What is expected
All lines from the one with "bpy.context.view_layer.update()" through the one with "for node in", and only those, are to be reproduced exactly, both ends included.

Source material
- - -

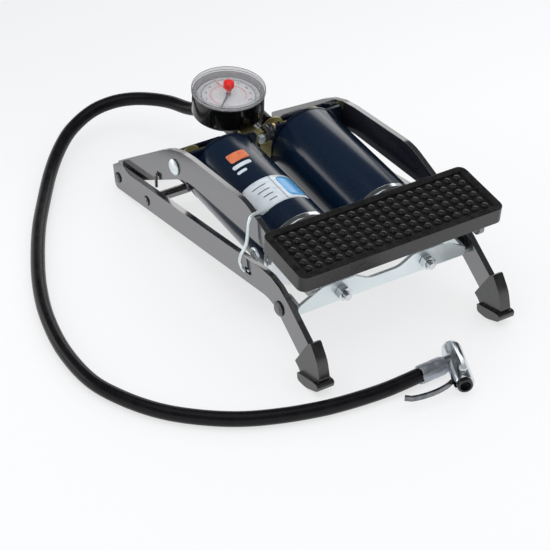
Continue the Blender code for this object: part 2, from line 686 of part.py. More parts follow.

- - -

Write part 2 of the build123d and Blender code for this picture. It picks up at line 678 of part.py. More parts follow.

- - -

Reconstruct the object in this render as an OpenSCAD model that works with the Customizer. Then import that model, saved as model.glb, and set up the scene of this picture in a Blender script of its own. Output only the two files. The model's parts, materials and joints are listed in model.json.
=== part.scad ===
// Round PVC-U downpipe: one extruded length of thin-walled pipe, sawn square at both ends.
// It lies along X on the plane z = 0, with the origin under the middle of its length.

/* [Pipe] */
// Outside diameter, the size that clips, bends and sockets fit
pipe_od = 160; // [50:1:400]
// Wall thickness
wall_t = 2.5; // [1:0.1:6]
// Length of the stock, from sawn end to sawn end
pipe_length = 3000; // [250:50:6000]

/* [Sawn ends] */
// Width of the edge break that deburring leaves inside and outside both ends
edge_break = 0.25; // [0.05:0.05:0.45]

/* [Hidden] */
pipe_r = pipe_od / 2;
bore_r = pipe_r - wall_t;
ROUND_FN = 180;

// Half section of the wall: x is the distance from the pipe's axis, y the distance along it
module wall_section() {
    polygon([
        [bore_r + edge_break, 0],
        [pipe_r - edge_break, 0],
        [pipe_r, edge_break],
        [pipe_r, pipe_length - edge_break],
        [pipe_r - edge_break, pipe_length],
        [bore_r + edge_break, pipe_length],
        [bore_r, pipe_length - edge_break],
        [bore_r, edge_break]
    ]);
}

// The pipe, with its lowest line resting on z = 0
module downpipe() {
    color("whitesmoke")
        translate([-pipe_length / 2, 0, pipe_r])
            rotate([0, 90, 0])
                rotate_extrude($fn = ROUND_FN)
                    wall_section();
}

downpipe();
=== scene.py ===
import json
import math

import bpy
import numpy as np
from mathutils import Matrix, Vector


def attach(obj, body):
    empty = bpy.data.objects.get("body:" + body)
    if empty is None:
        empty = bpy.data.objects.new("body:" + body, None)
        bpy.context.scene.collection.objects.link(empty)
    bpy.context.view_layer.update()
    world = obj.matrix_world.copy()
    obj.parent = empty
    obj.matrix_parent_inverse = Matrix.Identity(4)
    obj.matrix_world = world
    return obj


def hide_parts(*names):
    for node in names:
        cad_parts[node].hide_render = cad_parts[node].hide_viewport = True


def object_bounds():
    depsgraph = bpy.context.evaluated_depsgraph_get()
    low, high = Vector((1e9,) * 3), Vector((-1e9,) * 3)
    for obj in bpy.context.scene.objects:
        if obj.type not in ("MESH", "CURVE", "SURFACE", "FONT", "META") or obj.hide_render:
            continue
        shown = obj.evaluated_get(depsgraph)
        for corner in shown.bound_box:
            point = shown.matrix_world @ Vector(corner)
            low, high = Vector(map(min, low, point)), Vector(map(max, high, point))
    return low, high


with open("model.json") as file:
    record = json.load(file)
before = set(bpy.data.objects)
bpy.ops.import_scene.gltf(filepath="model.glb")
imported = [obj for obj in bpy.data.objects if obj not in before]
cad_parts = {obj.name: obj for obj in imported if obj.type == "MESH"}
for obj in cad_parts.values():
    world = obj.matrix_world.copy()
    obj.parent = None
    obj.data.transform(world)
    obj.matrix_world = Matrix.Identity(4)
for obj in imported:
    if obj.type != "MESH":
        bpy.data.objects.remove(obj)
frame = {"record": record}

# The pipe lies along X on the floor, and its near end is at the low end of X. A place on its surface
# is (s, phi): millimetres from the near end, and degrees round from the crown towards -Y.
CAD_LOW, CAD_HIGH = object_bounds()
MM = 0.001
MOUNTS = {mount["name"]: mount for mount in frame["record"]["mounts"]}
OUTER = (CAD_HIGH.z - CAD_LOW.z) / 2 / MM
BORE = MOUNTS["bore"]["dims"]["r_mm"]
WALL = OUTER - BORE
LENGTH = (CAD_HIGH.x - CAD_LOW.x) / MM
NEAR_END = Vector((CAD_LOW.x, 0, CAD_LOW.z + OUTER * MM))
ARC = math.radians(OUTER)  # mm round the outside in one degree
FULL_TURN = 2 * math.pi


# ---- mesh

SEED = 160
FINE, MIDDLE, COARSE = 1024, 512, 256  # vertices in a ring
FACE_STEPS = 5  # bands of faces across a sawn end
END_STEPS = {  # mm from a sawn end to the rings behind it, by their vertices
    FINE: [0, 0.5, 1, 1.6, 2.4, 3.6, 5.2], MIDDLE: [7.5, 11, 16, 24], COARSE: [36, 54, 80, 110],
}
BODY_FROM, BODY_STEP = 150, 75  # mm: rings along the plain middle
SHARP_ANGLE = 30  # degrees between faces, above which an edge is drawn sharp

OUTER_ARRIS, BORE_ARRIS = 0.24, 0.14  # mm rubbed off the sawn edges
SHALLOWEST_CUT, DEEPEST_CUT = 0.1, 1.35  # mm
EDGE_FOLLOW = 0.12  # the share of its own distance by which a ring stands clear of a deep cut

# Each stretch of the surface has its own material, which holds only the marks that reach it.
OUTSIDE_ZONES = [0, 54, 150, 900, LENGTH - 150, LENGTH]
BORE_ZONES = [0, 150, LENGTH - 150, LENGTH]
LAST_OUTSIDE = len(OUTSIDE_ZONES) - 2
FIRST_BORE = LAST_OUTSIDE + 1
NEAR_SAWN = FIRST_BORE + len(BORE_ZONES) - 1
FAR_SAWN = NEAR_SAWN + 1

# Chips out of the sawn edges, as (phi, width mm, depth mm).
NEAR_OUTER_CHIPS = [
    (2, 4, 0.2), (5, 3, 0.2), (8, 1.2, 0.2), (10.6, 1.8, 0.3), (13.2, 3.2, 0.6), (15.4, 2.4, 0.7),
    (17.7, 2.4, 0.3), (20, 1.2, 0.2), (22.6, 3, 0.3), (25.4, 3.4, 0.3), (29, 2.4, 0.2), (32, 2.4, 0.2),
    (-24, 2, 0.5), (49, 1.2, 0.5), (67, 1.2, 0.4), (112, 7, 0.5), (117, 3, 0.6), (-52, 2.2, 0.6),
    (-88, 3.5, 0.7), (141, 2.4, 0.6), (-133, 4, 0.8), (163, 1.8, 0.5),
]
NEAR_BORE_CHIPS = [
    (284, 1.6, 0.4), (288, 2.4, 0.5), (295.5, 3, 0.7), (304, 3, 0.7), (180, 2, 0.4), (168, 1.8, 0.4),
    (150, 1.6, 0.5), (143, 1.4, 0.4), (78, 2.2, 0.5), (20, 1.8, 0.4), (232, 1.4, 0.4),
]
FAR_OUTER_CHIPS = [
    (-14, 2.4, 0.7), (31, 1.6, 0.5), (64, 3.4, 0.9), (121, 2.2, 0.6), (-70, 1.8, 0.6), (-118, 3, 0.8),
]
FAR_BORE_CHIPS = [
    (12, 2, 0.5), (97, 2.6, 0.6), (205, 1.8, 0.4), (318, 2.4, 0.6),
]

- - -

Answer below
    bpy.context.view_layer.update()
    world = obj.matrix_world.copy()
    obj.parent = empty
    obj.matrix_parent_inverse = Matrix.Identity(4)
    obj.matrix_world = world
    return obj


def hide_parts(*names):
    for node in names:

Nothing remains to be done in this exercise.